*WORK TO BE COMPLETED*:
Copy the first line of the material below and every later line through the line containing "dashes in it.", without any other output.

^^^^^^^^^^^^^^^^

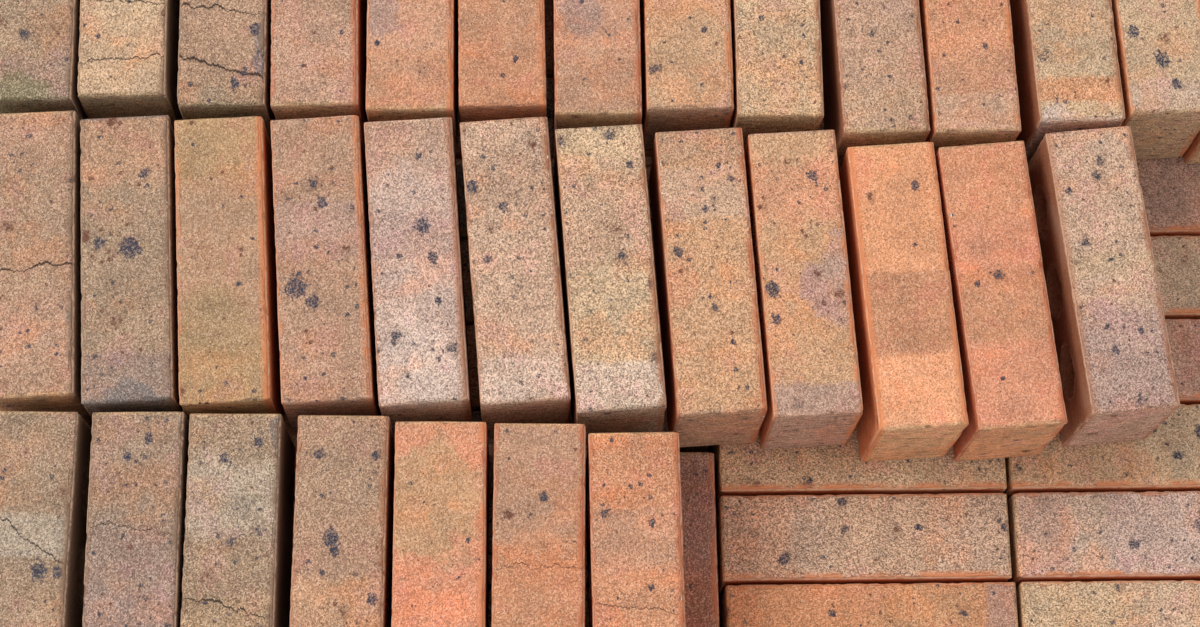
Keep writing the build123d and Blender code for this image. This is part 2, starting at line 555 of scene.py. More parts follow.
@dataclass(frozen=True)
class Streaks(Effect):
    """Lines left by a wire, a die or a saw, long in X and narrow in Y and Z."""

    name: str = "Streaks"
    takes: tuple = (POINT, ("Length", FLOAT, 0.06), ("Width", FLOAT, 0.002))
    gives: tuple = ("Shade", "Dash")
    elsewhere: float = 5.0
    dashed: Pair = (0.62, 0.72)

    def draw(self) -> Sockets:
        """Draw stretched noise, and the sparse dark dashes in it.

        Returns:
            The socket that each output shows.
        """
        x, y, z = self.parts(self.given["Point"])
        long = self.over(x, self.given["Length"])
        across = self.over(y, self.given["Width"])
        deep = self.over(z, self.given["Width"])
        shade = self.noise(self.joined(long, across, deep), 1.0, 3.0, 0.55)
        dash = self.noise(self.joined(self.plus(long, self.elsewhere), across, deep), 0.8, 1.0)
        return {"Shade": shade, "Dash": self.ease(dash, *self.dashed)}


@dataclass(frozen=True)
class Finish(Graph):
    """The shared start and end of every finish of the bricks and the timber.

    A pair of numbers gives streaks their length and width, and specks their spacing and largest radius.
    """

    name: str = "finish"
    roughness: float = 0.9
    relief: float = 0.8
    relief_unit: float = 0.001

    def colour(self) -> Drawn:
        """The finish's colour, its height in relief units, and its roughness, with their nodes."""
        raise NotImplementedError

    def material(self) -> bpy.types.Material:
        """Build the material of this finish at its first use.

        Returns:
            The material.
        """
        known = bpy.data.materials.get(self.name)
        if known:
            return known
        made = bpy.data.materials.new(self.name)
        made.use_nodes = True
        made.node_tree.nodes.clear()
        started = replace(self, tree=made.node_tree)
        colour, height, roughness = started.colour()
        inputs = {"Height": height, "Strength": self.relief, "Distance": self.relief_unit}
        bump = started.first("ShaderNodeBump", inputs)
        inputs = {"Base Color": colour, "Normal": bump, "Roughness": roughness}
        shader = started.node("ShaderNodeBsdfPrincipled", inputs)
        self.sheen(shader)
        started.node("ShaderNodeOutputMaterial", {0: shader.outputs[0]})
        return made

    def sheen(self, shader: bpy.types.Node) -> None:
        """Set the plain values of the finish on its shader."""
        shader.inputs["Specular IOR Level"].default_value = 0.25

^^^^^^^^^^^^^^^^

*ANSWER*:
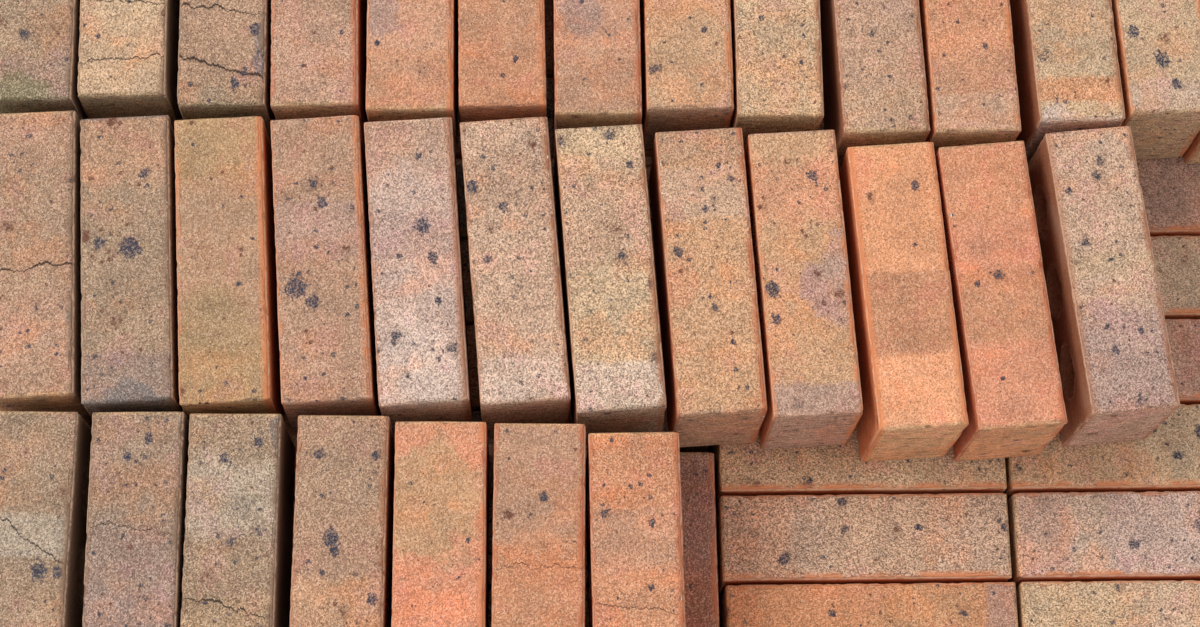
Keep writing the build123d and Blender code for this image. This is part 2, starting at line 555 of scene.py. More parts follow.
@dataclass(frozen=True)
class Streaks(Effect):
    """Lines left by a wire, a die or a saw, long in X and narrow in Y and Z."""

    name: str = "Streaks"
    takes: tuple = (POINT, ("Length", FLOAT, 0.06), ("Width", FLOAT, 0.002))
    gives: tuple = ("Shade", "Dash")
    elsewhere: float = 5.0
    dashed: Pair = (0.62, 0.72)

    def draw(self) -> Sockets:
        """Draw stretched noise, and the sparse dark dashes in it.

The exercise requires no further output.